To illustrate this, let’s remove the last car we have added.
[10]:
scene.edit(remove=[cars[-1]])
if no_preview:
scene.render(camera=cam);
else:
scene.preview();
Path Computation with the Edited Scene
Let’s now compute radio propagation paths on the edited scene.
We start by adding a transmitter on the roof of an arbitrarily selected building, as well as a receiver on top of each car. We also set the transmitter and receiver arrays.
[11]:
# Add a transmitter on top of a building
scene.remove("tx")
scene.add(Transmitter("tx", position=[-36.59, -65.02, 25.], display_radius=2))
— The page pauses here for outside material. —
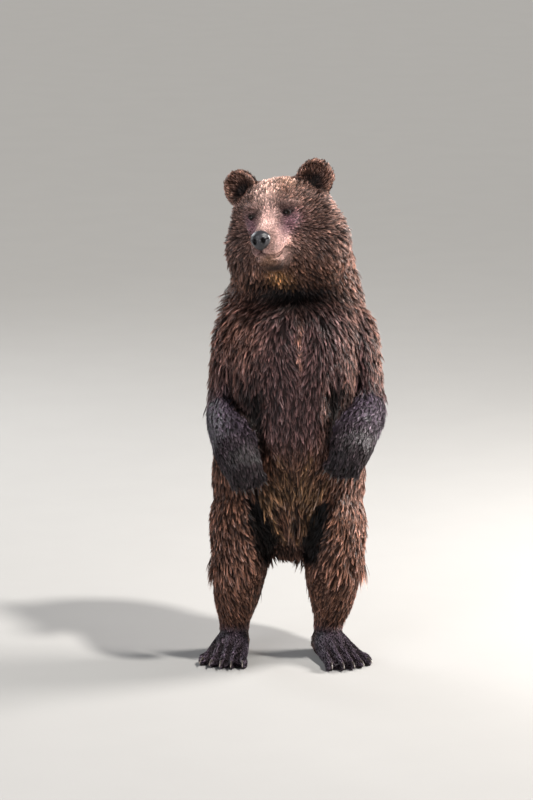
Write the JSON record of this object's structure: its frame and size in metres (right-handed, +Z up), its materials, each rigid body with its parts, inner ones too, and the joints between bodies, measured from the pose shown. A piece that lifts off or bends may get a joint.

# Add a receiver on top of each car
for i in range(num_cars):
scene.remove(f"rx-{i}")
scene.add(Receiver(f"rx-{i}", position=[cars_positions.x[i],
cars_positions.y[i],
cars_positions.z[i] + 3],
display_radius=2))
# Set the transmit and receive antenna arrays
scene.tx_array = PlanarArray(num_cols=1,
num_rows=1,
pattern="iso",
polarization="V")
scene.rx_array = scene.tx_array
We are now ready to compute paths.
[12]:
p_solver = PathSolver()
paths = p_solver(scene, max_depth=5)
if no_preview:
scene.render(camera=cam, paths=paths);
else:
scene.preview(paths=paths);
Summary
A scene is loaded using the load_scene() function, which by default merges objects sharing similar properties, such as radio materials. Merging of objects can be disabled by setting the merge_shapes flag to False; however, this can incur a significant slowdown in the ray tracing process. Alternatively, specific objects can be removed from the merging process using the merge_shapes_exclude_regex parameter.
Scene objects can be instantiated from meshes and added to a scene using Scene.edit(). This function can also be used to remove objects from a scene. Note that to optimize performance and reduce processing time, it is recommended to use a single call to this function with a list of objects to add and/or remove, rather than making multiple individual calls to edit scene objects.